- **Task goal**: Collect each line of the records containing the string "handed".

- **Records provided**:
____________

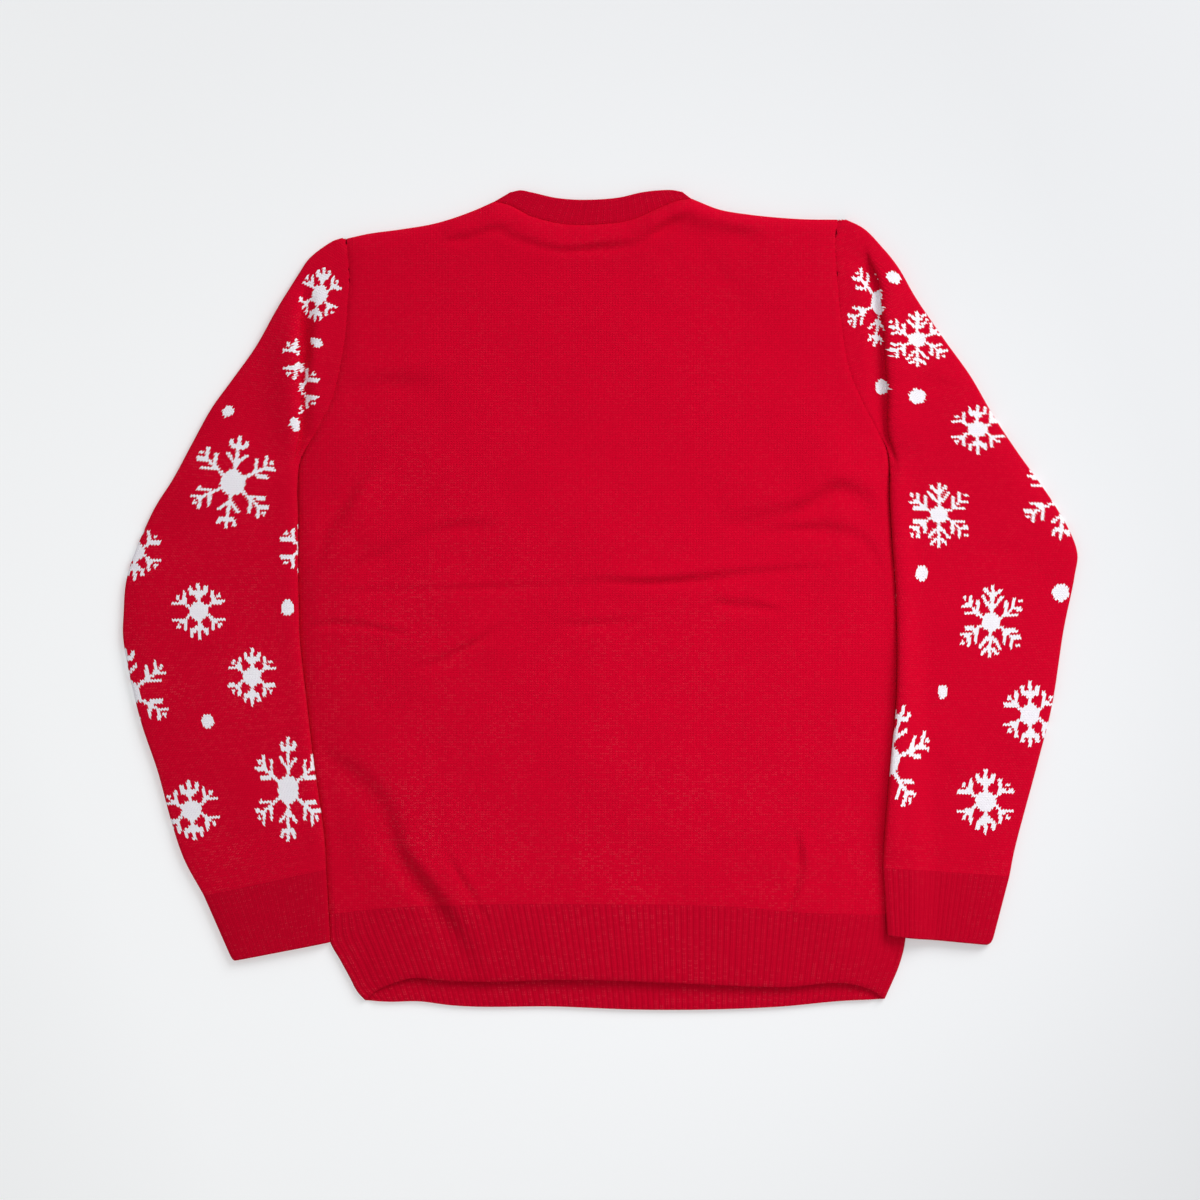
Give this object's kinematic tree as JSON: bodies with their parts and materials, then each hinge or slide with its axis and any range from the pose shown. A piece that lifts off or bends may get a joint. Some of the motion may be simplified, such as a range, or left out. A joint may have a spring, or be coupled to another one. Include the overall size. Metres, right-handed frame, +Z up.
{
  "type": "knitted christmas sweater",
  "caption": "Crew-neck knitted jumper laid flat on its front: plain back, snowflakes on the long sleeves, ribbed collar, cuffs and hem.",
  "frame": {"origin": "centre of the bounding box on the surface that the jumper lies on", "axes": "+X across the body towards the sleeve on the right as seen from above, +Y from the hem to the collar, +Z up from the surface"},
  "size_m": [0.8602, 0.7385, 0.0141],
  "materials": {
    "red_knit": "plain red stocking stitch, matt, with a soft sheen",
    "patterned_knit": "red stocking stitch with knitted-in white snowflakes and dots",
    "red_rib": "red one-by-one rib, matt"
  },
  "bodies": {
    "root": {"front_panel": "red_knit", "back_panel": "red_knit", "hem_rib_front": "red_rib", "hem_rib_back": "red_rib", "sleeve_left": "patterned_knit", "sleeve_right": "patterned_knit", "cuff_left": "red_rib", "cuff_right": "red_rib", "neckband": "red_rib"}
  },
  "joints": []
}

____________

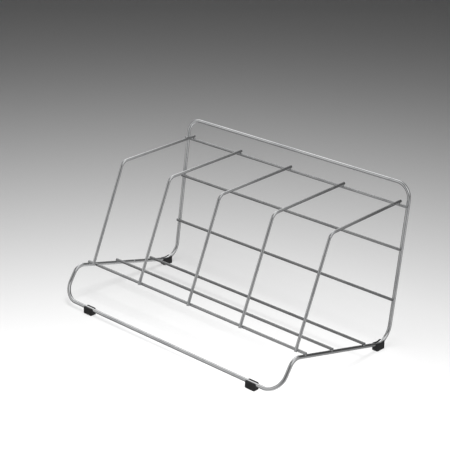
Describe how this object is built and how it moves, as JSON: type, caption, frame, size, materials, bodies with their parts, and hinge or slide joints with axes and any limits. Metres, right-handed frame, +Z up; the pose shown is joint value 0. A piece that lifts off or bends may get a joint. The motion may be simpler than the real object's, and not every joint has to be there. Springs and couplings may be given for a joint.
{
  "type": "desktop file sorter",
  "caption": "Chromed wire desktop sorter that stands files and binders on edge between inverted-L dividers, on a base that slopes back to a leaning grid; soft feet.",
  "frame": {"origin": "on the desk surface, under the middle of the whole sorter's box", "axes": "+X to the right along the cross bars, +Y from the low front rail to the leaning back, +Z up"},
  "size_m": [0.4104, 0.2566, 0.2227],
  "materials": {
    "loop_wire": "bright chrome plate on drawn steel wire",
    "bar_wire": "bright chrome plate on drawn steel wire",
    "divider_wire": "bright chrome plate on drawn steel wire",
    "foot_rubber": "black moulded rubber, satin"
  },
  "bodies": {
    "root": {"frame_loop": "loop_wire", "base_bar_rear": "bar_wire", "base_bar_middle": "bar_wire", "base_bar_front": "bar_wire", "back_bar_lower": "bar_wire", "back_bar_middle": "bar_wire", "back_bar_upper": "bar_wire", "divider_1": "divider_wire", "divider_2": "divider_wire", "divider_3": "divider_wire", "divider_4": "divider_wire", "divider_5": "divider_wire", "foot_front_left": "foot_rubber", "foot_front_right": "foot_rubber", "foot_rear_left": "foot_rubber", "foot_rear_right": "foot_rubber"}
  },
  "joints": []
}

____________

- **Result below**:
Give this object's kinematic tree as JSON: bodies with their parts and materials, then each hinge or slide with its axis and any range from the pose shown. A piece that lifts off or bends may get a joint. Some of the motion may be simplified, such as a range, or left out. A joint may have a spring, or be coupled to another one. Include the overall size. Metres, right-handed frame, +Z up.
Describe how this object is built and how it moves, as JSON: type, caption, frame, size, materials, bodies with their parts, and hinge or slide joints with axes and any limits. Metres, right-handed frame, +Z up; the pose shown is joint value 0. A piece that lifts off or bends may get a joint. The motion may be simpler than the real object's, and not every joint has to be there. Springs and couplings may be given for a joint.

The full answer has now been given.